Nominated by the public and his peers as a mountain hero who celebrates achievement, accomplishment and the spirit of adventure, Dave joins previous esteemed winners including Colin Prior, Andy Nisbet, Dr Adam Watson, Jimmy Marshall, Myrtle Simpson, Ian Sykes, and Dr Hamish MacInnes in the Excellence in Mountain Culture Hall of Fame.
Dave Morris has devoted most of his life to protecting and promoting access to the wild landscapes of Scotland.
From the Lurchers Gully enquiry in the 1980’s to masterminding the whole campaign for access in Scotland prior to the publication of the Land Reform (Scotland) Act 2003, he has been a stalwart figurehead environmental campaigner.
Without his painstaking work over many years, the country would not enjoy the world leading access legislation that so many take benefit from today.
As a director of Ramblers Scotland for many years he made great use of the media to persuade politicians, landowners and the general public to see the enormous benefit our wild landscapes give us.
On his retirement from this post in 2014, well known outdoor writer Cameron McNeish [winner of Scottish Award for Excellence in Mountain Culture 2018] described Dave Morris as the ‘closest thing we have to a John Muir figure …, a wild-country champion who could lift up the eyes of an uncaring public and show them that in wildness lies the hope of the world’.

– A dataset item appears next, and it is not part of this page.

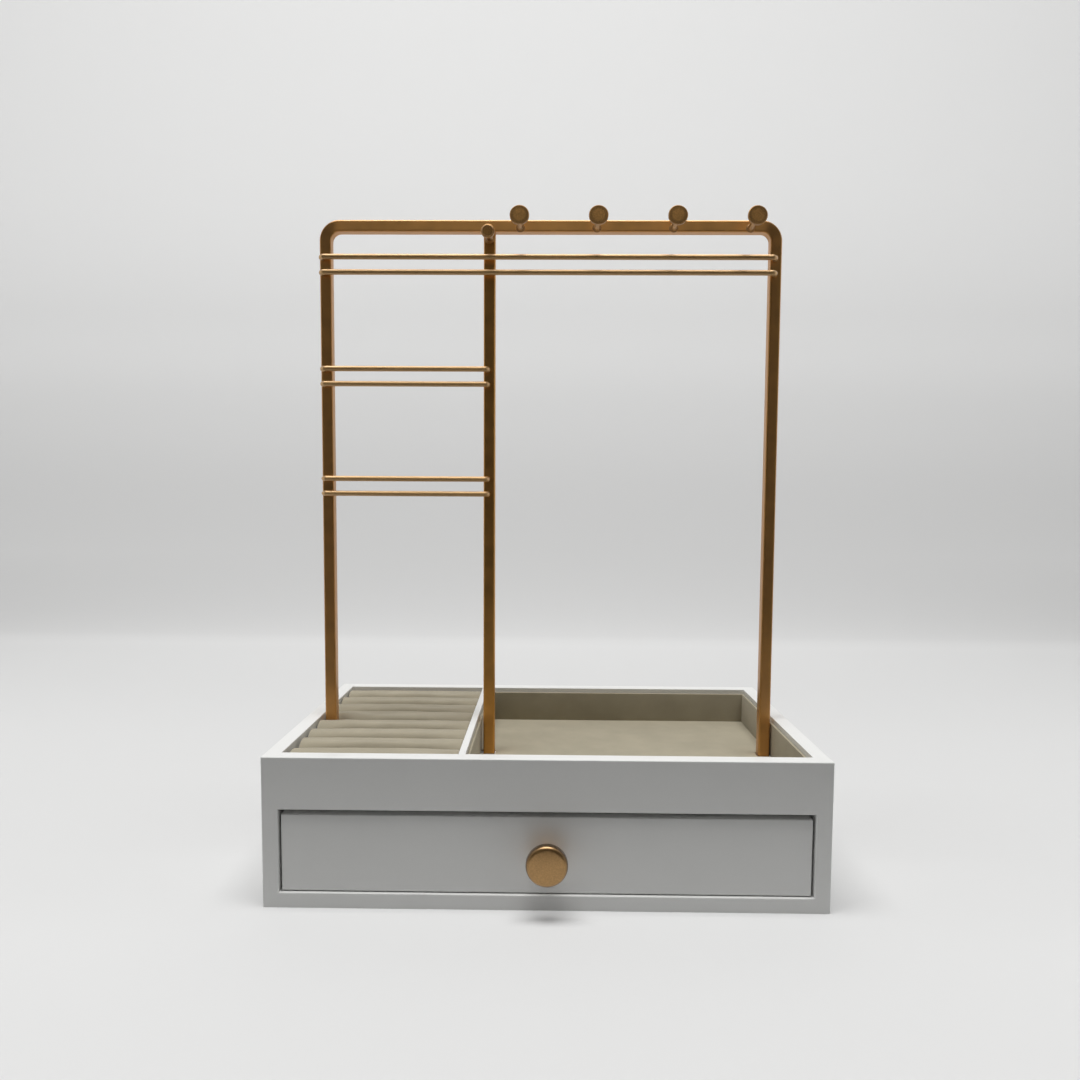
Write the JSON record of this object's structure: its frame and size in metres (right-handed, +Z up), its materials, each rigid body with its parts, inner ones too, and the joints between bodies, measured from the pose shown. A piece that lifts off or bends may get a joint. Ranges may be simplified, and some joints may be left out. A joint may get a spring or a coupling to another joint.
{
  "type": "jewelry stand with drawer",
  "caption": "White wooden jewelry box with an open velvet-lined tray, a roll pad for rings and an inset drawer, under a gilt tube rack with thin rods and mushroom pegs.",
  "frame": {"origin": "centre of the underside, on the surface the stand rests on", "axes": "+X to the right as seen from the drawer front, +Y to the back, +Z up; the drawer opens towards -Y"},
  "size_m": [0.26, 0.1654, 0.3352],
  "materials": {
    "white_paint": "satin white lacquer on fibreboard",
    "gilt_paint": "matt antique gold paint with a metallic sheen",
    "velvet_board": "short beige velvet on thin board",
    "ring_pad_velvet": "short beige velvet over foam rolls",
    "screw_steel": "zinc-plated steel"
  },
  "bodies": {
    "stand": {"back_panel": "white_paint", "bottom_panel": "white_paint", "bottom_rod_lower": "gilt_paint", "bottom_rod_upper": "gilt_paint", "centre_leg_insert": "screw_steel", "centre_peg_head": "gilt_paint", "centre_peg_stem": "gilt_paint", "centre_post": "gilt_paint", "divider": "white_paint", "front_rail": "white_paint", "hanger_frame": "gilt_paint", "left_leg_insert": "screw_steel", "left_side_panel": "white_paint", "leg_screws": "screw_steel", "leg_washers": "screw_steel", "middle_rod_lower": "gilt_paint", "middle_rod_upper": "gilt_paint", "peg_head_1": "gilt_paint", "peg_head_2": "gilt_paint", "peg_head_3": "gilt_paint", "peg_head_4": "gilt_paint", "peg_stem_1": "gilt_paint", "peg_stem_2": "gilt_paint", "peg_stem_3": "gilt_paint", "peg_stem_4": "gilt_paint", "right_leg_insert": "screw_steel", "right_side_panel": "white_paint", "ring_pad_board": "ring_pad_velvet", "ring_roll_1": "ring_pad_velvet", "ring_roll_2": "ring_pad_velvet", "ring_roll_3": "ring_pad_velvet", "ring_roll_4": "ring_pad_velvet", "ring_roll_5": "ring_pad_velvet", "ring_roll_6": "ring_pad_velvet", "ring_roll_7": "ring_pad_velvet", "ring_roll_8": "ring_pad_velvet", "shelf_panel": "white_paint", "top_rod_lower": "gilt_paint", "top_rod_upper": "gilt_paint", "tray_back_lining": "velvet_board", "tray_floor_lining": "velvet_board", "tray_front_lining": "velvet_board", "tray_left_lining": "velvet_board", "tray_right_lining": "velvet_board"},
    "drawer": {"drawer_front": "white_paint", "drawer_left_side": "white_paint", "drawer_right_side": "white_paint", "drawer_back": "white_paint", "drawer_floor": "white_paint", "drawer_pad": "velvet_board", "drawer_knob": "gilt_paint", "knob_screw": "screw_steel"}
  },
  "joints": [
    {"name": "drawer_slide", "type": "slide", "parent": "stand", "child": "drawer", "axis": [0, -1, 0], "range_m": [0, 0.11]}
  ]
}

JAHAMA Highland Estates’ Chief Operating Officer, Julia Stoddart said:
“We are delighted once again to show our support for the Festival by sponsoring the Award for Excellence in Mountain Culture and congratulate this year’s winner Dave Morris, an outstanding recipient.
“A tireless campaigner for public access rights and for the environment, Dave is a seminal figure in the Scottish outdoor access world, and it is right that his dedication and commitment are recognised through the award.
“JAHAMA Highland Estates is an inspiring landscape that attracts access-takers of all kinds, and we fully support the right to responsible access as enshrined in the Scottish Outdoor Access Code (SOAC), which owes so much to Dave’s work.
“The benefits of SOAC to the public have never been clearer than during the pandemic.
“Outdoor exercise has taken a central role in many people’s wellbeing during the past year, and JAHAMA continues to work with local stakeholders to ensure that recreation forms a key part of ‘building back better’ from Covid-19.”
Dave Morris also represented the interests of Scotland on a world stage as the President of the Mountain Protection Commission of the International Climbing and Mountaineering Federation (UIAA) for eight years.
He is a lifelong climber, skier and hillwalker.
He has been an incredible source of inspiration in the last few years having battled with a Laryngectomy operation, due to throat cancer.
Now breathing through a small hole in his throat, Dave has defiantly managed to climb to 20,000ft in the Himalayas, ski mountaineer in Alaska and climb alpine rock routes in Norway.